San Francisco has long had a zero waste policy, but now Oakland wants some of the (zero) action. It passed a resolution this March requiring the City's new recycling contract to meet four specific standards: (1) The City's recycling contractors must provide livable wages and health care for recycling workers; (2-3) the contractor also must provide a separate compost bin and convenient access to bulk-waste pickup to all residents; and (4) the City’s waste contractor must consider sending some of Oakland’s food scraps to a biowaste-to-energy facility where the waste would be used to generate electricity. This follows on the heels of the historic decision by the L.A. City Council to franchise its commercial waste and recycling programs.

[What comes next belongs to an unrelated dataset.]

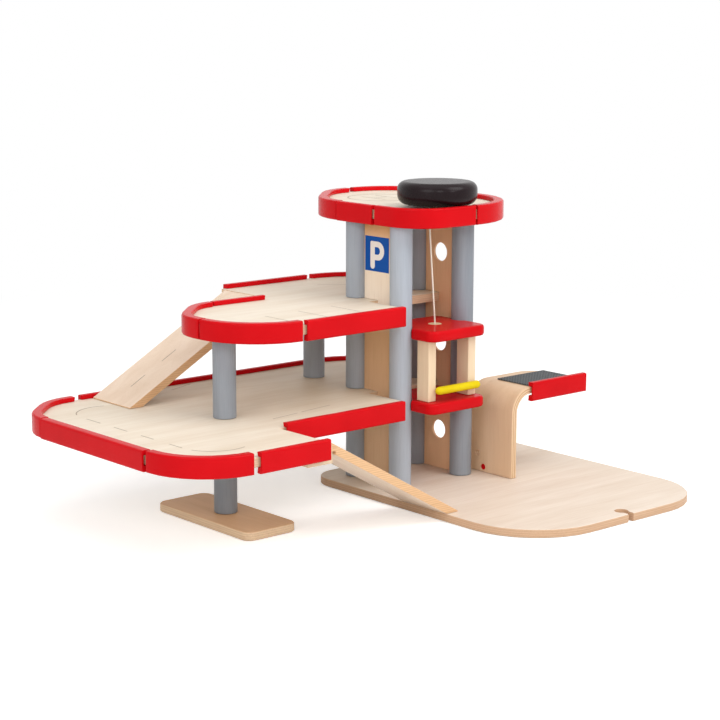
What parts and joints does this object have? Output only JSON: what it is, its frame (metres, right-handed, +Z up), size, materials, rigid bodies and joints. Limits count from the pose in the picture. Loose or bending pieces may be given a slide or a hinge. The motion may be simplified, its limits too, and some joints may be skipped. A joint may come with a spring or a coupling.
{
  "type": "toy parking garage",
  "caption": "Wooden toy parking garage with stacked decks on round posts, sloping ramps, a bent plywood canopy and a lift cabin hung on a cord from a hand-wound knob.",
  "frame": {"origin": "centre of the whole outline at the level of the floor that the base and the foot stand on", "axes": "+Z up; +X along the longest side, from the large lower deck towards the lift tower and the canopy; +Y from the track slot in the base towards the back of the decks"},
  "size_m": [0.6306, 0.4666, 0.3502],
  "materials": {
    "birch": "clear satin lacquer on plywood and solid wood",
    "red_paint": "gloss red paint on wood",
    "grey_paint": "satin grey stain on dowel",
    "black_lacquer": "gloss near-black lacquer on wood",
    "yellow_paint": "satin yellow paint on wood",
    "grey_pad": "matte textured grey sheet",
    "cotton_cord": "twisted off-white cord",
    "steel": "plated"
  },
  "bodies": {
    "garage": {"lift_post_left": "grey_paint", "lift_post_right": "grey_paint", "rear_left_post_lower": "grey_paint", "rear_left_post_middle": "grey_paint", "rear_left_post_upper": "grey_paint", "rear_right_post_lower": "grey_paint", "rear_right_post_middle": "grey_paint", "rear_right_post_upper": "grey_paint", "leg_lower": "grey_paint", "leg_upper": "grey_paint", "back_leg": "grey_paint", "base_plate": "birch", "foot_plate": "birch", "deck_1": "birch", "deck_2": "birch", "deck_1_rail_left_arc": "red_paint", "deck_1_rail_left": "red_paint", "deck_1_rail_front_arc": "red_paint", "deck_1_rail_front": "red_paint", "deck_1_rail_shaft_side": "red_paint", "deck_1_rail_back_arc": "red_paint", "deck_1_rail_back": "red_paint", "deck_2_rail_left_arc": "red_paint", "deck_2_rail_front_arc": "red_paint", "deck_2_rail_front": "red_paint", "deck_2_rail_inner": "red_paint", "deck_2_rail_back_arc": "red_paint", "deck_2_rail_back": "red_paint", "roof_rail_front": "red_paint", "roof_rail_right_arc": "red_paint", "roof_rail_back": "red_paint", "roof_rail_left_arc": "red_paint", "roof_rail_left": "red_paint", "roof_deck": "birch", "panel_left": "birch", "panel_right": "birch", "lower_ramp": "birch", "upper_ramp": "birch", "lower_ramp_batten": "birch", "upper_ramp_batten": "birch", "lift_cord": "cotton_cord", "canopy": "birch", "canopy_wall_plug": "red_paint", "canopy_strip": "red_paint", "canopy_pad": "grey_pad"},
    "lift": {"cabin_floor": "red_paint", "cabin_top": "red_paint", "cabin_cord_plug": "birch", "cabin_post_left": "birch", "cabin_post_right": "birch", "barrier_pivot": "steel", "cord_knot": "cotton_cord"},
    "winder": {"winding_knob": "black_lacquer", "winding_drum": "birch", "wound_cord": "cotton_cord", "shaft_keeper_screw": "steel"},
    "barrier": {"barrier_bar": "yellow_paint"}
  },
  "joints": [
    {"name": "lift_slide", "type": "slide", "parent": "garage", "child": "lift", "axis": [0, 0, 1], "range_m": [-0.087, 0.112], "deforming": ["lift_cord"]},
    {"name": "knob_turn", "type": "hinge", "parent": "garage", "child": "winder", "pos_m": [0.11055, 0.00635, 0.33], "axis": [0, 0, 1], "range_deg": [-645, 502]},
    {"name": "barrier_swing", "type": "hinge", "parent": "lift", "child": "barrier", "pos_m": [0.13755, -0.02975, 0.1228], "axis": [0, 1, 0], "range_deg": [0, 62]}
  ],
  "couplings": [
    {"joint": "knob_turn", "follows": "lift_slide", "rad_per_m": -100}
  ]
}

Not to be outdone, the East Coast is also stepping up. A coalition of organizations dedicated to reducing waste presented their plan to divert 90% of Boston's waste from landfills by 2040. Boston's recycling rate, along with New York City's, has been disappointingly low for years, hovering around 20%. The increase would be achieved through means similar to other cities' mechanisms, including composting of residential and commercial organic waste, and increasing oversight of the recycling industry. The best part? Implementing these measures would actually save the City of Boston money on tipping fees, to the tune of $56/ton diverted. Not to mention that once you factor in 'external' costs (such as environmental pollution), dumping waste in a landfill is no longer an attractive financial proposition.

Rather, one might say, it becomes rubbish.